Dorrance’s choreography merges the balletic with African dance forms. Groups combine jetes with earth-based dances of invocation and blessing. It’s no new development for regular followers of Duke’s Dance Choreolab, but a new experience for many in the crowd judging from their response. The fusion here of variant dance forms seems far more organic than the earlier examples we’ve seen at Duke, a seamless mixing of West and East, air and earth, body and soul.
At the height of their revels, the bride and groom, each one’s arms around the other’s waist, twirl in a counter-clockwise spin, while concentric circles of revelers spin about them. All generations are present on the field: young dancers, children, old ones and many in-between.
You know what happens next. You read a few words about it in a paper, if you were looking on the right couple of days four months ago. Or maybe you heard it on NPR one morning on the way to work. The news may have even bothered you for a while.
To the sound of a whirling rope and wooden swing, mimicking the engine of a plane in flight, the group is blown down from right to left.

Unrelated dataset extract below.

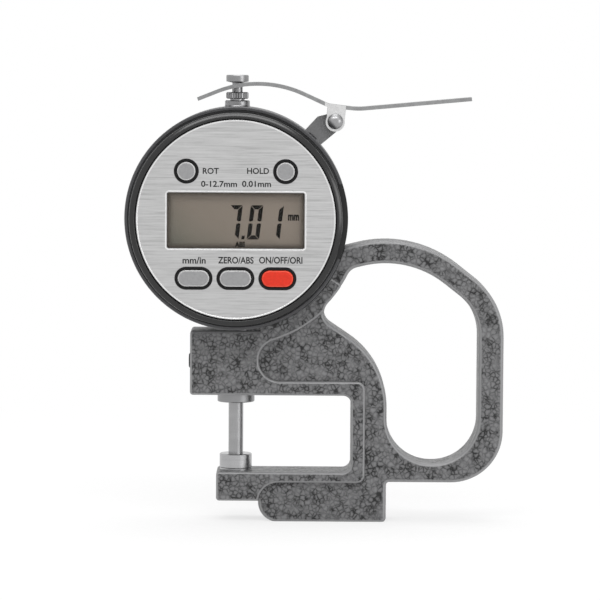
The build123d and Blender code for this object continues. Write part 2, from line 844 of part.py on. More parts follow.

The Messenger is the only one left standing.
He looks all around, and steps respectfully among the bodies.
Then he carefully raises his hands once more, and the dead souls rise again. This time, though, they do not repeat their revels. Instead, they walk calmly to the perimeter of the space.
Then they just look at us, for an extended period of time.
You can almost hear their questions.
Now do you see?
Now can you see us?
Do you see what happened?
Do you see what happens when people do such things?
See?
Then, with a sudden sound of bells and chimes, the souls step out of the rectangle, and fly off in all directions. Thus ends a powerful image, brought to us by no optics more enhanced than an artist’s vision, and by a community of dance: a powerful lesson about what the arts can do in a time of war.